▸ WHAT TO PRODUCE
Write out the complete material exactly as it stands.

▸ DATA SECTION
-- Start --

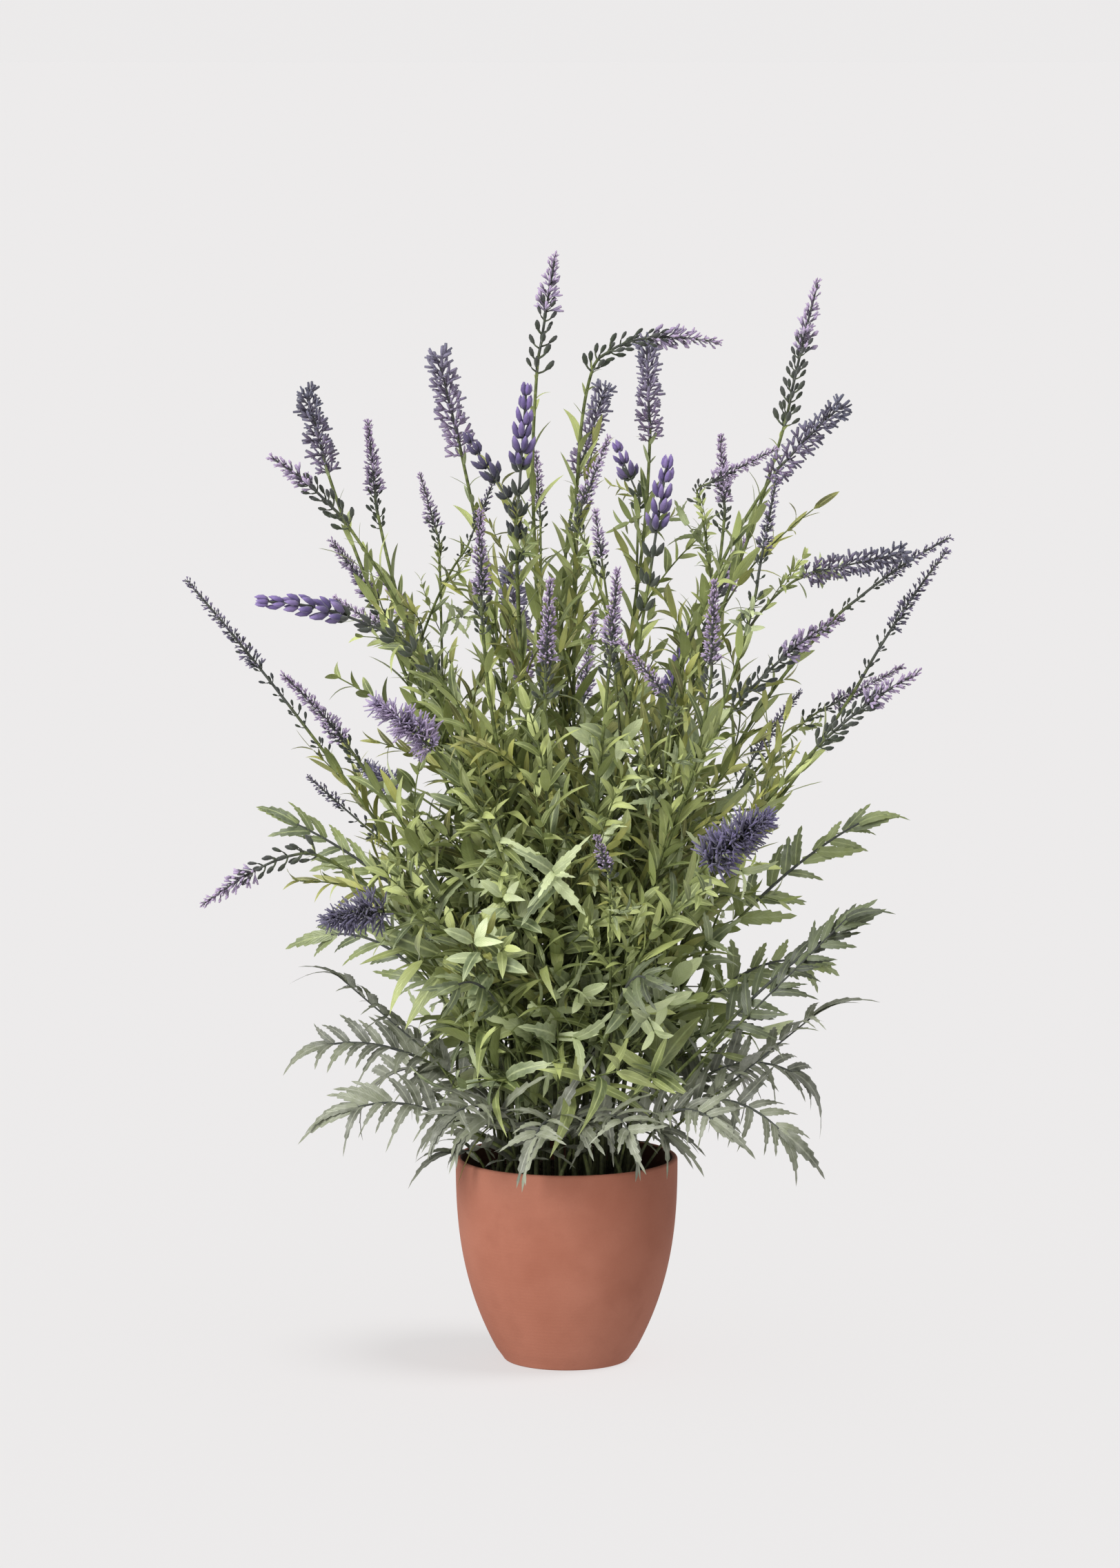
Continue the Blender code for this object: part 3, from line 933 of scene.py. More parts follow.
def twig_mesh(name, leaves, finish, length, bend, seed, size, leans):
    pairs = layer(leaves, finish, (0.24, 0.98), 0.015, 2, (size, size * 0.72), leans, QUARTER_TURN, 0.5)
    points = []
    for i in range(TWIG_POINTS):
        share = i / (TWIG_POINTS - 1)
        points.append((bend * length * share**2, bend * 0.3 * length * share, length * share))
    mesh = route_mesh(name, points, tapered(len(points), *TWIG_RADII))
    tree = spray_tree(name, [pairs])
    return grown(name, mesh, tree, {"Head From": 1.0, "Seed": seed, "Step": 0.012})


def twig_shelf(name, leaves, finish, length, size, leans=(62, 28)):
    made = []
    for i, bend in enumerate(TWIG_BENDS):
        made.append(twig_mesh(f"{name}_{i}", leaves, finish, length, bend, TWIG_SEED + i, size, leans))
    return shelf(name, made)


lance_twigs = twig_shelf("lance_twigs", lance_leaves, spring_green, 0.062, 0.036)
upright_twigs = twig_shelf("upright_twigs", lance_leaves, olive_green, 0.105, 0.032, (30, 14))
oval_twigs = twig_shelf("oval_twigs", oval_leaves, mint_green, 0.062, 0.031)
tall_oval_twigs = twig_shelf("tall_oval_twigs", oval_leaves, spring_green, 0.095, 0.026, (44, 22))
toothed_twigs = twig_shelf("toothed_twigs", toothed_leaves, mint_green, 0.062, 0.040)
arching_twigs = twig_shelf("arching_twigs", arching_leaves, spring_green, 0.070, 0.050, (54, 32))


def leafy_stem(low_twigs, high_twigs):
    """The layers that every flower stem has below its head."""
    return [
        layer(low_twigs, None, (0.28, 0.58), 0.056, 1, (1.10, 0.90), (44, 30), GOLDEN_TURN, 0.5),
        layer(high_twigs, None, (0.40, 0.74), 0.046, 1, (1.0, 0.72), (26, 4), GOLDEN_TURN, 0.4),
        layer(
            lance_leaves, spring_green, (0.40, 0.90), 0.022, 2, (0.042, 0.029), (34, 20), QUARTER_TURN, 0.4
        ),
    ]


# ---- florets and buds ----
# Florets and buds are soft mouldings a few millimetres long, flocked in mauve, violet or slate
# and fixed by a short stalk. Each is made one unit long along +Z, and curls towards +X.

SHADED_FLORET = (0.028, 0.028, 0.042, 1)
LIT_FLORET = (0.500, 0.390, 0.560, 1)
FLORET_FUZZ = (0.38, 0.35, 0.45, 1)


def blob(bm, along_layer, colour_span, rows, sides):
    """A closed spindle through rows of x, y, z and radius."""
    rings = []
    last = len(rows) - 1
    for i, (*point, radius) in enumerate(rows):
        before = Vector(rows[max(i - 1, 0)][:3])
        after = Vector(rows[min(i + 1, last)][:3])
        turn = (after - before).to_track_quat("Z", "X").to_matrix()
        ring = []
        for k in range(sides):
            angle = 2 * math.pi * k / sides
            offset = turn @ Vector((radius * math.cos(angle), radius * math.sin(angle), 0))
            vert = bm.verts.new(Vector(point) + offset)
            vert[along_layer] = colour_span[0] + (colour_span[1] - colour_span[0]) * i / last
            ring.append(vert)
        rings.append(ring)
    for lower, upper in zip(rings, rings[1:]):
        for k in range(sides):
            j = (k + 1) % sides
            bm.faces.new((lower[k], lower[j], upper[j], upper[k]))
    bm.faces.new(reversed(rings[0]))
    bm.faces.new(rings[-1])


def floret_mesh(name, spindles, sides):
    """One floret: each of its spindles is a colour span, and then the rows for its blob."""
    bm = bmesh.new()
    along_layer = bm.verts.layers.float.new("along")
    for colour_span, *rows in spindles:
        blob(bm, along_layer, colour_span, rows, sides)
    return finished_mesh(name, bm)


def floret_shelf(kind, sides, *florets):
    """Two loose florets of one kind to plant from."""
    made = [floret_mesh(f"{kind}_{letter}", floret, sides) for letter, floret in zip("ab", florets)]
    return shelf(kind + "_shelf", made)


def floret_paint():
    """Colour along a floret and up the head, lighter or darker from spray to spray."""
    inputs = [
        ("Stalk", "Color"),
        ("Low", "Color"),
        ("High", "Color"),
        ("Tip", "Color"),
        ("Lift", "Float", 1.0),
    ]
    tree, given, result = new_tree("floret_paint", "ShaderNodeTree", inputs, [("Colour", "Color")])
    tint = attribute(tree, "tint")
    along = attribute(tree, "along")
    rise = plus(tree, attribute(tree, "station"), between(tree, tint, 0.0, 1.0, -0.18, 0.18))
    body = blend_colour(tree, between(tree, rise, 0.0, 1.0), given["Low"], given["High"])
    colour = blend_colour(tree, between(tree, along, 0.10, 0.42), given["Stalk"], body)
    colour = blend_colour(tree, between(tree, along, 0.62, 1.0, 0.0, 0.85), colour, given["Tip"])
    shade = plus(tree, attribute(tree, "shade"), between(tree, tint, 0.0, 1.0, -0.25, 0.25))
    dark = between(tree, shade, 0.0, 0.5, 0.72, 0.0)
    colour = blend_colour(tree, dark, colour, SHADED_FLORET)
    light = times(tree, between(tree, shade, 0.5, 1.0, 0.0, 0.40), given["Lift"])
    colour = blend_colour(tree, light, colour, LIT_FLORET)
    fuzz = times(tree, between(tree, speckle(tree, 1300.0, 2.0), 0.3, 0.7, 0.0, 0.18), given["Lift"])
    tree.links.new(blend_colour(tree, fuzz, colour, FLORET_FUZZ), result["Colour"])
    return tree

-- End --

▸ RESPONSE BELOW
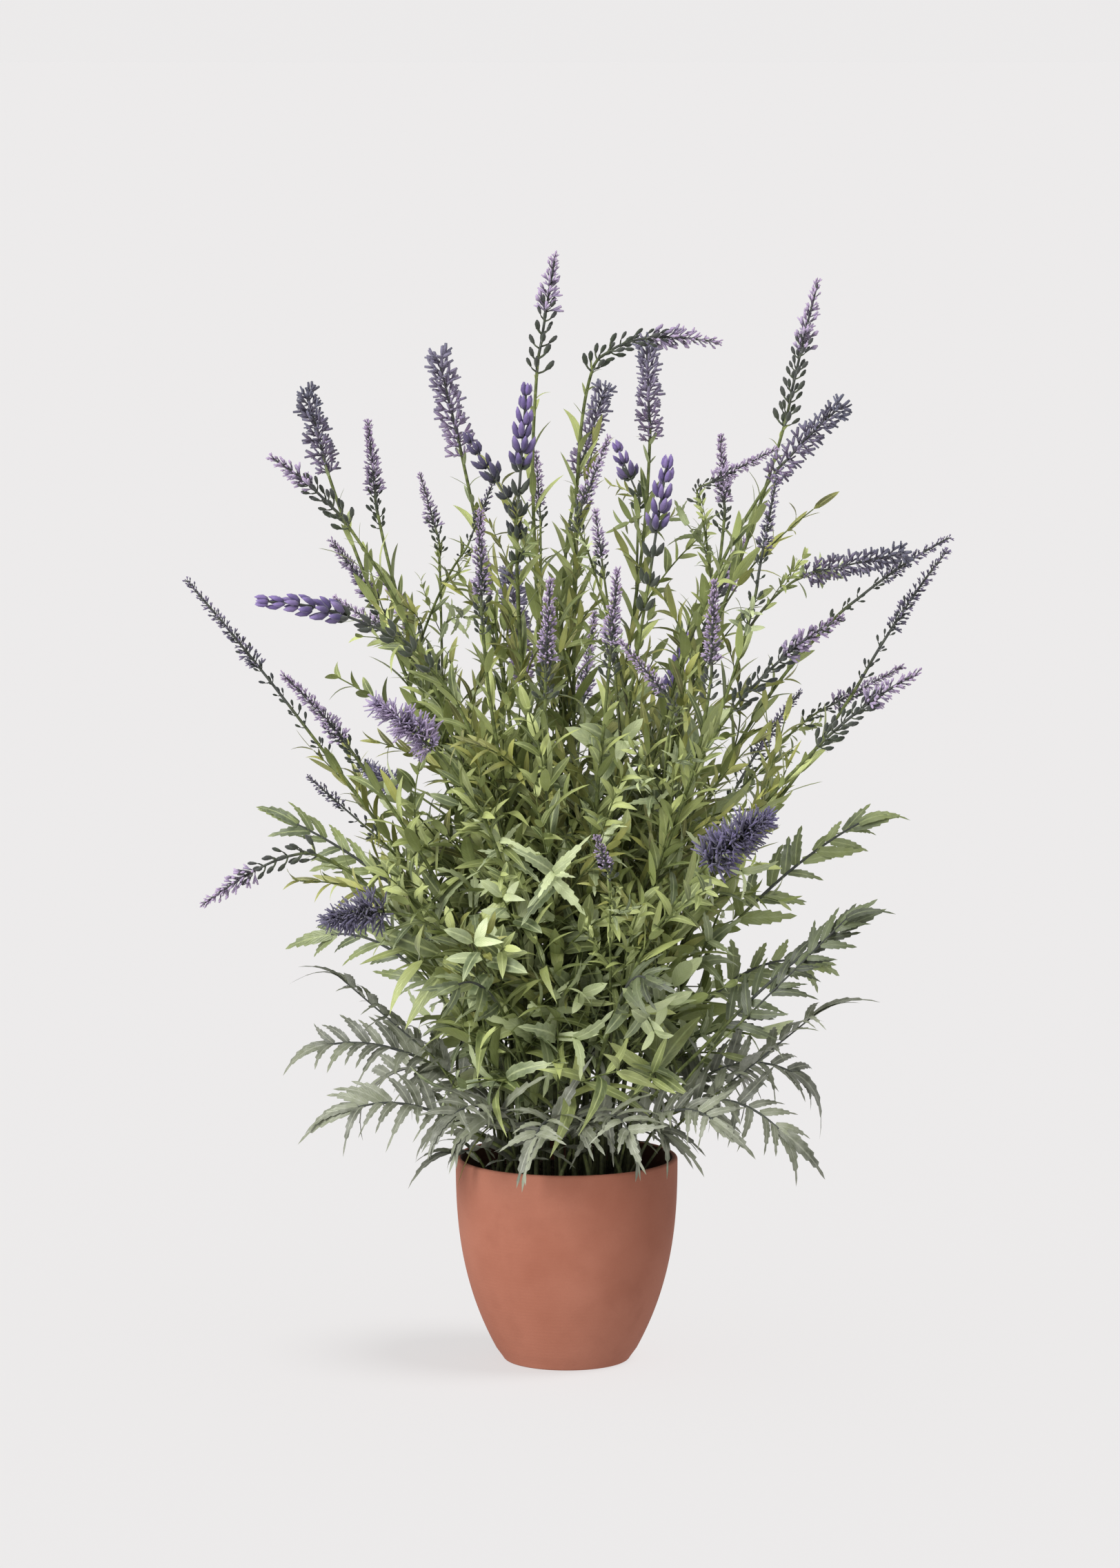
Continue the Blender code for this object: part 3, from line 933 of scene.py. More parts follow.
def twig_mesh(name, leaves, finish, length, bend, seed, size, leans):
    pairs = layer(leaves, finish, (0.24, 0.98), 0.015, 2, (size, size * 0.72), leans, QUARTER_TURN, 0.5)
    points = []
    for i in range(TWIG_POINTS):
        share = i / (TWIG_POINTS - 1)
        points.append((bend * length * share**2, bend * 0.3 * length * share, length * share))
    mesh = route_mesh(name, points, tapered(len(points), *TWIG_RADII))
    tree = spray_tree(name, [pairs])
    return grown(name, mesh, tree, {"Head From": 1.0, "Seed": seed, "Step": 0.012})


def twig_shelf(name, leaves, finish, length, size, leans=(62, 28)):
    made = []
    for i, bend in enumerate(TWIG_BENDS):
        made.append(twig_mesh(f"{name}_{i}", leaves, finish, length, bend, TWIG_SEED + i, size, leans))
    return shelf(name, made)


lance_twigs = twig_shelf("lance_twigs", lance_leaves, spring_green, 0.062, 0.036)
upright_twigs = twig_shelf("upright_twigs", lance_leaves, olive_green, 0.105, 0.032, (30, 14))
oval_twigs = twig_shelf("oval_twigs", oval_leaves, mint_green, 0.062, 0.031)
tall_oval_twigs = twig_shelf("tall_oval_twigs", oval_leaves, spring_green, 0.095, 0.026, (44, 22))
toothed_twigs = twig_shelf("toothed_twigs", toothed_leaves, mint_green, 0.062, 0.040)
arching_twigs = twig_shelf("arching_twigs", arching_leaves, spring_green, 0.070, 0.050, (54, 32))


def leafy_stem(low_twigs, high_twigs):
    """The layers that every flower stem has below its head."""
    return [
        layer(low_twigs, None, (0.28, 0.58), 0.056, 1, (1.10, 0.90), (44, 30), GOLDEN_TURN, 0.5),
        layer(high_twigs, None, (0.40, 0.74), 0.046, 1, (1.0, 0.72), (26, 4), GOLDEN_TURN, 0.4),
        layer(
            lance_leaves, spring_green, (0.40, 0.90), 0.022, 2, (0.042, 0.029), (34, 20), QUARTER_TURN, 0.4
        ),
    ]


# ---- florets and buds ----
# Florets and buds are soft mouldings a few millimetres long, flocked in mauve, violet or slate
# and fixed by a short stalk. Each is made one unit long along +Z, and curls towards +X.

SHADED_FLORET = (0.028, 0.028, 0.042, 1)
LIT_FLORET = (0.500, 0.390, 0.560, 1)
FLORET_FUZZ = (0.38, 0.35, 0.45, 1)


def blob(bm, along_layer, colour_span, rows, sides):
    """A closed spindle through rows of x, y, z and radius."""
    rings = []
    last = len(rows) - 1
    for i, (*point, radius) in enumerate(rows):
        before = Vector(rows[max(i - 1, 0)][:3])
        after = Vector(rows[min(i + 1, last)][:3])
        turn = (after - before).to_track_quat("Z", "X").to_matrix()
        ring = []
        for k in range(sides):
            angle = 2 * math.pi * k / sides
            offset = turn @ Vector((radius * math.cos(angle), radius * math.sin(angle), 0))
            vert = bm.verts.new(Vector(point) + offset)
            vert[along_layer] = colour_span[0] + (colour_span[1] - colour_span[0]) * i / last
            ring.append(vert)
        rings.append(ring)
    for lower, upper in zip(rings, rings[1:]):
        for k in range(sides):
            j = (k + 1) % sides
            bm.faces.new((lower[k], lower[j], upper[j], upper[k]))
    bm.faces.new(reversed(rings[0]))
    bm.faces.new(rings[-1])


def floret_mesh(name, spindles, sides):
    """One floret: each of its spindles is a colour span, and then the rows for its blob."""
    bm = bmesh.new()
    along_layer = bm.verts.layers.float.new("along")
    for colour_span, *rows in spindles:
        blob(bm, along_layer, colour_span, rows, sides)
    return finished_mesh(name, bm)


def floret_shelf(kind, sides, *florets):
    """Two loose florets of one kind to plant from."""
    made = [floret_mesh(f"{kind}_{letter}", floret, sides) for letter, floret in zip("ab", florets)]
    return shelf(kind + "_shelf", made)


def floret_paint():
    """Colour along a floret and up the head, lighter or darker from spray to spray."""
    inputs = [
        ("Stalk", "Color"),
        ("Low", "Color"),
        ("High", "Color"),
        ("Tip", "Color"),
        ("Lift", "Float", 1.0),
    ]
    tree, given, result = new_tree("floret_paint", "ShaderNodeTree", inputs, [("Colour", "Color")])
    tint = attribute(tree, "tint")
    along = attribute(tree, "along")
    rise = plus(tree, attribute(tree, "station"), between(tree, tint, 0.0, 1.0, -0.18, 0.18))
    body = blend_colour(tree, between(tree, rise, 0.0, 1.0), given["Low"], given["High"])
    colour = blend_colour(tree, between(tree, along, 0.10, 0.42), given["Stalk"], body)
    colour = blend_colour(tree, between(tree, along, 0.62, 1.0, 0.0, 0.85), colour, given["Tip"])
    shade = plus(tree, attribute(tree, "shade"), between(tree, tint, 0.0, 1.0, -0.25, 0.25))
    dark = between(tree, shade, 0.0, 0.5, 0.72, 0.0)
    colour = blend_colour(tree, dark, colour, SHADED_FLORET)
    light = times(tree, between(tree, shade, 0.5, 1.0, 0.0, 0.40), given["Lift"])
    colour = blend_colour(tree, light, colour, LIT_FLORET)
    fuzz = times(tree, between(tree, speckle(tree, 1300.0, 2.0), 0.3, 0.7, 0.0, 0.18), given["Lift"])
    tree.links.new(blend_colour(tree, fuzz, colour, FLORET_FUZZ), result["Colour"])
    return tree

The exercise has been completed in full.